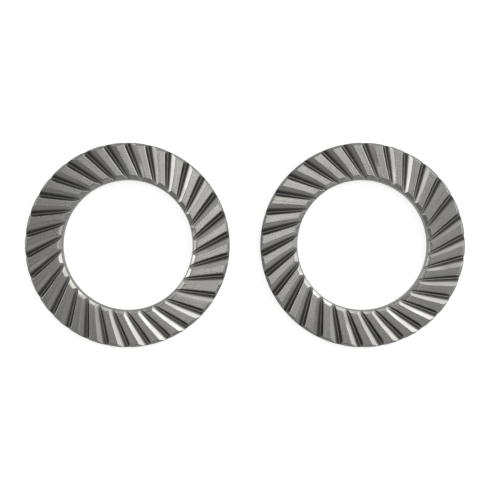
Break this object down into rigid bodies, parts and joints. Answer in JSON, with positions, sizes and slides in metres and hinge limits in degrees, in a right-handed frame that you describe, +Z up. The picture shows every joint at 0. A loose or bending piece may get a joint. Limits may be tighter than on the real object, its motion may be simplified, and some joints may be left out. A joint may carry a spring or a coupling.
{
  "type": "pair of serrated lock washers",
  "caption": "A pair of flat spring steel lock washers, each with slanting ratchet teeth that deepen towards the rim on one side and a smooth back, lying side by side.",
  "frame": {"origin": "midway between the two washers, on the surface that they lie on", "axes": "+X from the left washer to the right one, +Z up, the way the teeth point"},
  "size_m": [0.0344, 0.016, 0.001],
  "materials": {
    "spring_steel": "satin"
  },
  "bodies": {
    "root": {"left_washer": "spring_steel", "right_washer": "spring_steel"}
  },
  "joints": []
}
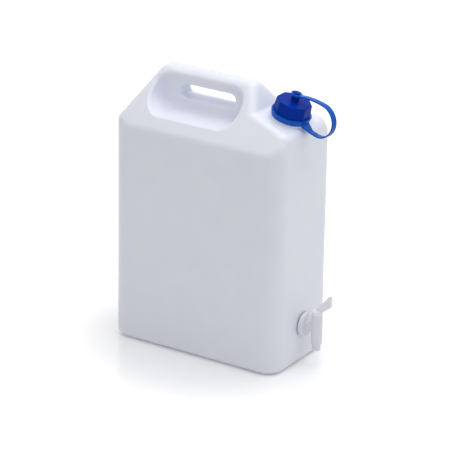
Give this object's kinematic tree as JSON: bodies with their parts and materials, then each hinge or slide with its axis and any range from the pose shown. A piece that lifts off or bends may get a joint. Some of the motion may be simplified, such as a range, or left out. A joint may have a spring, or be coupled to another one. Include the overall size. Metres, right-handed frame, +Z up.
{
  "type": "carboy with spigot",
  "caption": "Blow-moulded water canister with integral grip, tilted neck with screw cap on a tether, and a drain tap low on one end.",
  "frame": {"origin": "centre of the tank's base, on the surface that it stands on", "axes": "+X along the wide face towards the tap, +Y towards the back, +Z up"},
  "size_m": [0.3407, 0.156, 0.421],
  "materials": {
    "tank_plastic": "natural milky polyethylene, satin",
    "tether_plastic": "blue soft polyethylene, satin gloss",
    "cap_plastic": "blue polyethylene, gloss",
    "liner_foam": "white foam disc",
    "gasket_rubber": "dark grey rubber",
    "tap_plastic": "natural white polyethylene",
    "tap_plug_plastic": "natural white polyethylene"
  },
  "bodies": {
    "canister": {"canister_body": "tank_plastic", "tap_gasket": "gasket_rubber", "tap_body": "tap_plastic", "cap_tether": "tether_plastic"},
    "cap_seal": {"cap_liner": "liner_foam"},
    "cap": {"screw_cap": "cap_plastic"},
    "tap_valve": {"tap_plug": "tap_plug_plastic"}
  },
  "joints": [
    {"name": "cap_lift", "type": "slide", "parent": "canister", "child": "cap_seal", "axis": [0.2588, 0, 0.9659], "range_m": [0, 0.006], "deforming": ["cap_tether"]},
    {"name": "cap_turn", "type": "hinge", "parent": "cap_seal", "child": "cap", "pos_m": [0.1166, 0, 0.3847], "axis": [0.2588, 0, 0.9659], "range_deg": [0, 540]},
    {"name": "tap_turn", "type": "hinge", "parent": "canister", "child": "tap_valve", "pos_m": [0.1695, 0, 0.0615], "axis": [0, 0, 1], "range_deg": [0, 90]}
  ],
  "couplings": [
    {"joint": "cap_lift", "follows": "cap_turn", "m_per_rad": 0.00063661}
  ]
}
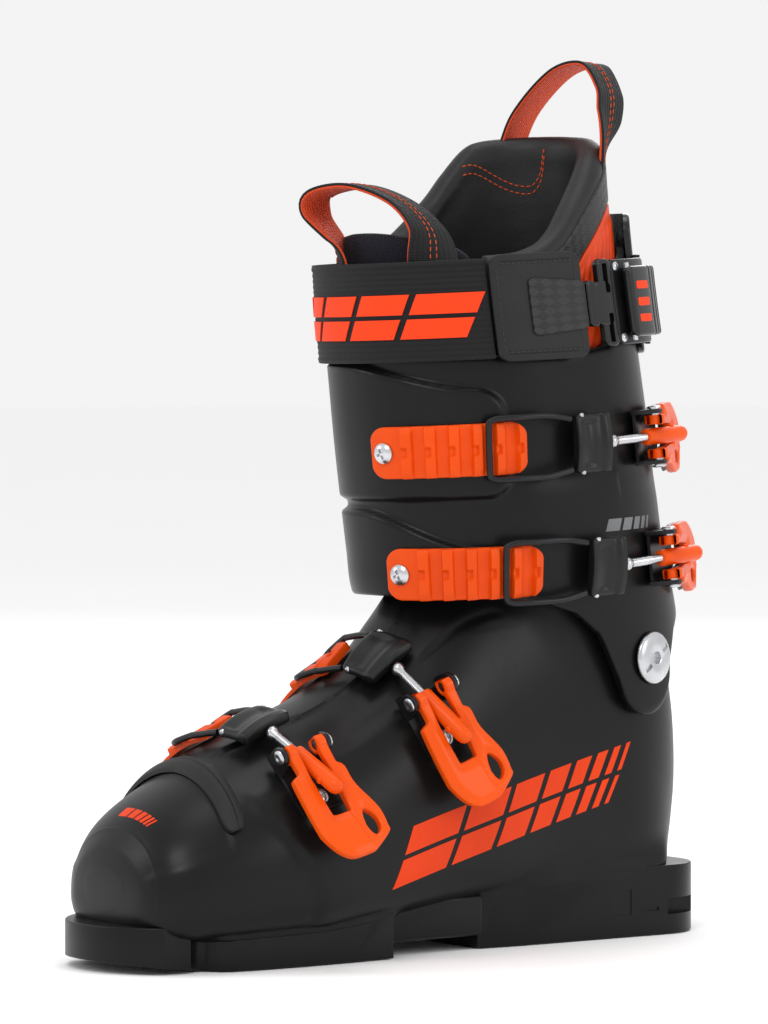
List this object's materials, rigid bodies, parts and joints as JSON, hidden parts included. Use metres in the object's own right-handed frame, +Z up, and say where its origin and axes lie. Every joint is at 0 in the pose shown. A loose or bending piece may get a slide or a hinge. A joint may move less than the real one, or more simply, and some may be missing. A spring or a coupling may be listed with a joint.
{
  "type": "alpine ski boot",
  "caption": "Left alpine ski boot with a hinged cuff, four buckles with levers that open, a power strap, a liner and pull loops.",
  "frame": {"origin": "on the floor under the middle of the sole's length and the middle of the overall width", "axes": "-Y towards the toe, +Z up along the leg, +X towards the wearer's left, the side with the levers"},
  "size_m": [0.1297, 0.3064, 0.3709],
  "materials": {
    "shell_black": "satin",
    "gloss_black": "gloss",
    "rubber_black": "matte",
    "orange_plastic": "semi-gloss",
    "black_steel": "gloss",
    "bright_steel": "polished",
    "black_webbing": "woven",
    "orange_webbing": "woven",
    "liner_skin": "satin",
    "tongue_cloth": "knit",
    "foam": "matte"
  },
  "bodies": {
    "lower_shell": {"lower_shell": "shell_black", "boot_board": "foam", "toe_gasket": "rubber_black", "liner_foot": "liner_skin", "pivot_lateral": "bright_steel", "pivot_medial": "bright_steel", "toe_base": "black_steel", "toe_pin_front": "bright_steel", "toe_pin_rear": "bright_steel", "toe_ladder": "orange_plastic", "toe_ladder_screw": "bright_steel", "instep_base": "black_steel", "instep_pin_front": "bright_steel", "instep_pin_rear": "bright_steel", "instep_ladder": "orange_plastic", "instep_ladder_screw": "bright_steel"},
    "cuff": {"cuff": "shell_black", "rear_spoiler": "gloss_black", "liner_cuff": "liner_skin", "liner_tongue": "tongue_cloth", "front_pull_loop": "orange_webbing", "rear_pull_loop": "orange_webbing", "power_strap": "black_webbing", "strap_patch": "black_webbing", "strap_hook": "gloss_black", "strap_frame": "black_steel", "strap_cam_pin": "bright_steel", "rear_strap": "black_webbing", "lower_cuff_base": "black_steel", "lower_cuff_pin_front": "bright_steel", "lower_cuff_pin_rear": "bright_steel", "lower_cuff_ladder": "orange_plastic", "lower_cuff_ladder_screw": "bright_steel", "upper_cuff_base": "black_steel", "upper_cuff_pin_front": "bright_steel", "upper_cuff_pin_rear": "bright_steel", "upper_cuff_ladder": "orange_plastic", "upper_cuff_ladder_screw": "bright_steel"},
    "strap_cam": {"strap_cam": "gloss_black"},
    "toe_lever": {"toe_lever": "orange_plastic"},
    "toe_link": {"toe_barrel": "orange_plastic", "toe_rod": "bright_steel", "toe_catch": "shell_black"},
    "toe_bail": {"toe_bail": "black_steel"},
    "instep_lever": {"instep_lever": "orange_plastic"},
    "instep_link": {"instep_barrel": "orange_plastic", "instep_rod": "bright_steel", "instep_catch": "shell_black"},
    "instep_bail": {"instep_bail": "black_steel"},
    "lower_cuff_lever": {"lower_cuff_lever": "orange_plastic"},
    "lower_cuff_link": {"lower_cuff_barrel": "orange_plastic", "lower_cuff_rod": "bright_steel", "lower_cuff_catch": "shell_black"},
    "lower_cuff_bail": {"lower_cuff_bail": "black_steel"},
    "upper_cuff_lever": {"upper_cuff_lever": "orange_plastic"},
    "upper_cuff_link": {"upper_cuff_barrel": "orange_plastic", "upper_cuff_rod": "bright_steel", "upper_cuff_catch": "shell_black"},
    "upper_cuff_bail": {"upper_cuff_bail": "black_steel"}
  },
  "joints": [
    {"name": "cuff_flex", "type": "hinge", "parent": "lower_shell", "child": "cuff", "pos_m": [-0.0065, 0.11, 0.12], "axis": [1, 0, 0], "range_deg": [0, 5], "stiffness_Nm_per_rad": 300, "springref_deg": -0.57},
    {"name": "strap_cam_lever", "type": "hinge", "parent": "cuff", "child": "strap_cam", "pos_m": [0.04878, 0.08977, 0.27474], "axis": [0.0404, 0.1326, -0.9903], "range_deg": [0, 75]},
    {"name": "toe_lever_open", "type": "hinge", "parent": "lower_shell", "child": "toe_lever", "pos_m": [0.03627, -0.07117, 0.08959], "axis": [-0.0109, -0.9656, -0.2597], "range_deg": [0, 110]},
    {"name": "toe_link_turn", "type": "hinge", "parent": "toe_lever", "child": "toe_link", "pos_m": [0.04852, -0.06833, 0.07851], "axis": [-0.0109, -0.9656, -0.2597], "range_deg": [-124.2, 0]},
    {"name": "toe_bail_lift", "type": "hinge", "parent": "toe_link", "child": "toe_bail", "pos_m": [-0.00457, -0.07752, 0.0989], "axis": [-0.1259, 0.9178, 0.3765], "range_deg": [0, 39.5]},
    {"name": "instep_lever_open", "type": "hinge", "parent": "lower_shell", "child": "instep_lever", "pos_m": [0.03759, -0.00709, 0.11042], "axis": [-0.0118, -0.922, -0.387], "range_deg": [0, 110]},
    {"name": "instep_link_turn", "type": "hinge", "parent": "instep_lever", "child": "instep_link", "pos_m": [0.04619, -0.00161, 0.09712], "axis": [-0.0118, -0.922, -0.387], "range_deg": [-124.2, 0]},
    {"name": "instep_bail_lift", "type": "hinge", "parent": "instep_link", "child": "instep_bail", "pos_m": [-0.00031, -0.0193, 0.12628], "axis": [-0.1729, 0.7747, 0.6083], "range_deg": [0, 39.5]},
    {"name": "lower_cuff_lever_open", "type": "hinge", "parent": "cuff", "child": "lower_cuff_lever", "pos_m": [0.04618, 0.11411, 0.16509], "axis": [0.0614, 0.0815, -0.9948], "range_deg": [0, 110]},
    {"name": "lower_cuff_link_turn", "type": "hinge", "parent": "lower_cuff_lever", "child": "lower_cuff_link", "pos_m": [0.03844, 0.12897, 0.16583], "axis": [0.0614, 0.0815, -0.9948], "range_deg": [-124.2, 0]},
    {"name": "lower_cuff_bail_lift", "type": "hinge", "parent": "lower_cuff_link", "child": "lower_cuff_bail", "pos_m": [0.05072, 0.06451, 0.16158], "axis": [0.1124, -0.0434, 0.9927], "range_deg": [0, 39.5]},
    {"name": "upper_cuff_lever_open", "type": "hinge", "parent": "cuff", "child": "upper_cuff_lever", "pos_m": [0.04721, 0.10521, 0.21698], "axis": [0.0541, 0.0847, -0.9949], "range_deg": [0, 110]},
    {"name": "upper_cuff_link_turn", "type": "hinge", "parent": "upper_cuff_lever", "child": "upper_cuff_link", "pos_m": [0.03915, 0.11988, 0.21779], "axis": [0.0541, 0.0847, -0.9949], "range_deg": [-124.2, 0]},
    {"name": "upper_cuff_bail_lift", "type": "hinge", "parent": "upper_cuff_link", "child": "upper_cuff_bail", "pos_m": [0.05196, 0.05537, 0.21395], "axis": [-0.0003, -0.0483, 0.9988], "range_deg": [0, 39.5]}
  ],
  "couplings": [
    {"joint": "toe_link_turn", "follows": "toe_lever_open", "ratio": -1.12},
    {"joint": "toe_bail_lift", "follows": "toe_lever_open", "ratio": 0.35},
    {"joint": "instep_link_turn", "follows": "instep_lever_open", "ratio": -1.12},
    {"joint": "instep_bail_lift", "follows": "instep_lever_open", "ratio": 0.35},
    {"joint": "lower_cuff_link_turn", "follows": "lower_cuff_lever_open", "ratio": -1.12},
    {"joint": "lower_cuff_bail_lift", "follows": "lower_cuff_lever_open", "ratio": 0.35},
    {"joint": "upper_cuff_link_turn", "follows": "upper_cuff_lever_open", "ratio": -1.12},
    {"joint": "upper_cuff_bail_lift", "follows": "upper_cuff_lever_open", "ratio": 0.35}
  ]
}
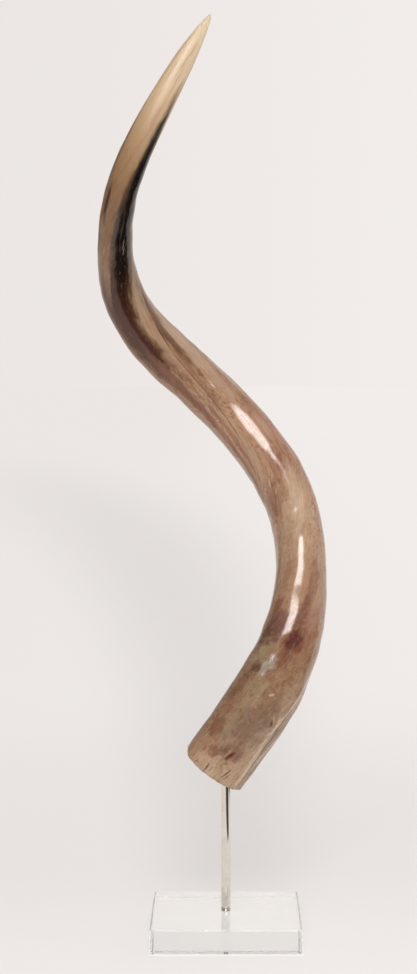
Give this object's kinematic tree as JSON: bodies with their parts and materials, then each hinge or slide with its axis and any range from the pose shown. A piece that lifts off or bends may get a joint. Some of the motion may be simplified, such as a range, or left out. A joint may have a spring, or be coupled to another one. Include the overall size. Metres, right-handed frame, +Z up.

· · · · · · ·

Exercise task:
Tally the lines of the material above that contain the word "rigid" and report the total alone.

Exercise result:
2